### WHAT THE TASK REQUIRES
State the number of lines below in which the word "follow" appears. Nothing else belongs in the answer.

── PROVIDED RECORDS

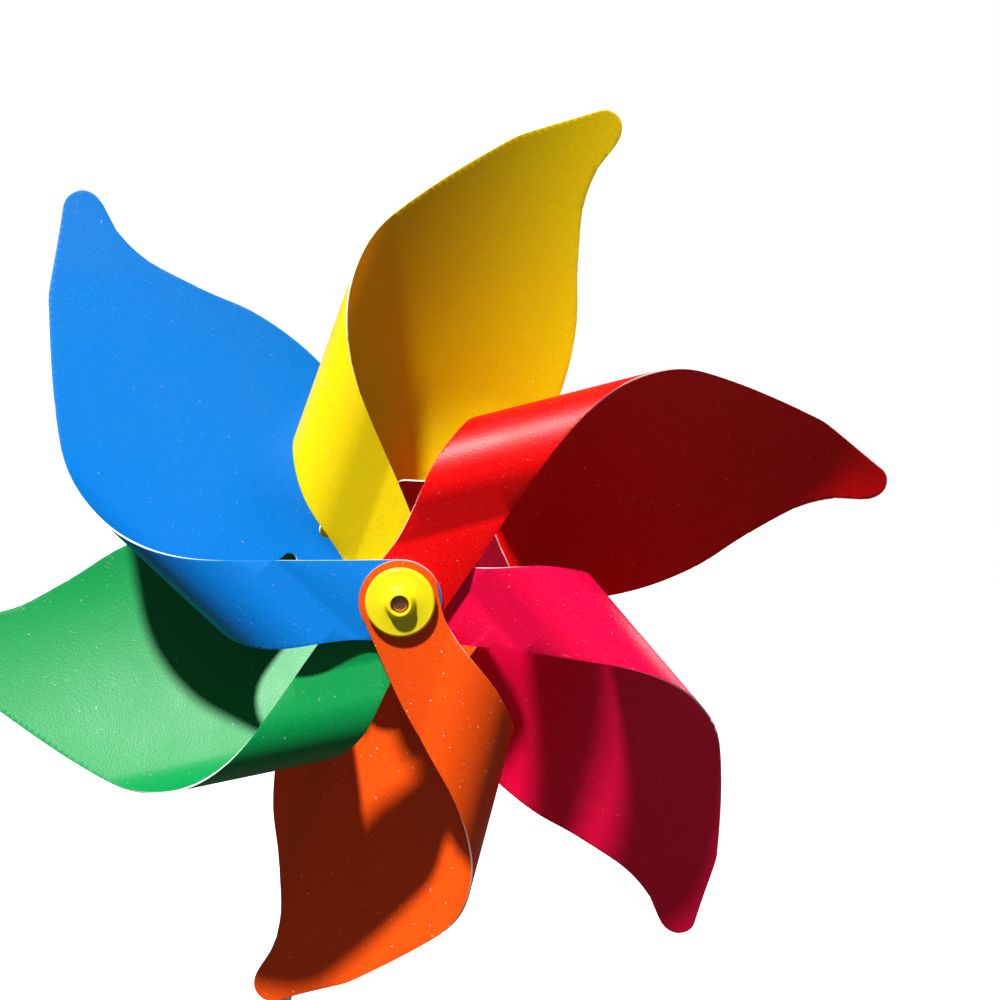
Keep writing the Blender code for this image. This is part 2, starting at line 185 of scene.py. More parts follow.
# ---- modelling helpers -----------------------------------------------------------------
def deselect():
    if bpy.context.mode != "OBJECT":
        bpy.ops.object.mode_set(mode="OBJECT")
    bpy.ops.object.select_all(action="DESELECT")


def select_only(obj):
    deselect()
    obj.select_set(True)
    bpy.context.view_layer.objects.active = obj


def apply_modifier(obj, kind, **values):
    """Adds one modifier to the object and applies it."""
    select_only(obj)
    bpy.ops.object.modifier_add(type=kind)
    modifier = obj.modifiers[-1]
    for name, value in values.items():
        setattr(modifier, name, value)
    bpy.ops.object.modifier_apply(modifier=modifier.name)


def settle(obj, angle=35):
    """Applies the object's place and shades it smooth up to the angle."""
    select_only(obj)
    bpy.ops.object.transform_apply(location=True, rotation=True, scale=True)
    bpy.ops.object.shade_smooth_by_angle(angle=radians(angle))
    deselect()


def hand_over(obj, node, body, *materials):
    """The piece takes the place of a node and moves with its body."""
    if materials:
        obj.data.materials.clear()
    for material in materials:
        obj.data.materials.append(material)
    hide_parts(node)
    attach(obj, body)


def arc(centre, radius, start, end, steps):
    """Points on an arc, with both ends, angles in degrees."""
    points = []
    for i in range(steps + 1):
        angle = radians(start + (end - start) * i / steps)
        points.append((centre[0] + radius * cos(angle), centre[1] + radius * sin(angle)))
    return points


def curve_through(points, steps):
    """A smooth curve through the points, without its two ends."""
    vectors = [Vector((x, y, 0.0)) for x, y in points]
    slopes = []
    for i in range(len(vectors)):
        before = vectors[max(i - 1, 0)]
        after = vectors[min(i + 1, len(vectors) - 1)]
        slopes.append((after - before).normalized())
    result = []
    for i in range(len(vectors) - 1):
        handle = (vectors[i + 1] - vectors[i]).length / 3
        piece = interpolate_bezier(vectors[i], vectors[i] + slopes[i] * handle,
                                   vectors[i + 1] - slopes[i + 1] * handle, vectors[i + 1], steps + 1)
        result.extend((p.x, p.y) for p in piece[:-1])
    return result[1:]


# ---- the petal -------------------------------------------------------------------------
# S is measured along the flat sheet, across the fold: the root's hole is at S = 0 and the
# strap's hole is at S = -length, both on T = 0. The fold's straight lines run along T.

def root_segments():
    """(length, turn) of the sheet beside the root's hole: its flat, then its bend."""
    return [(ROOT_FLAT, 0.0), (EASE_R * ROOT_PITCH, ROOT_PITCH)]


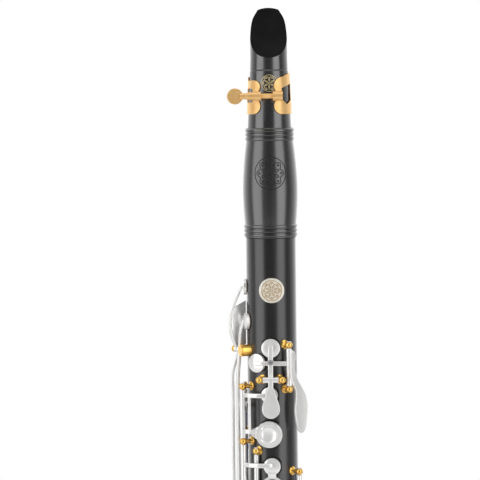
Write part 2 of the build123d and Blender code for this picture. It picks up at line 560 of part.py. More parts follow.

────

### CORRECT OUTPUT
2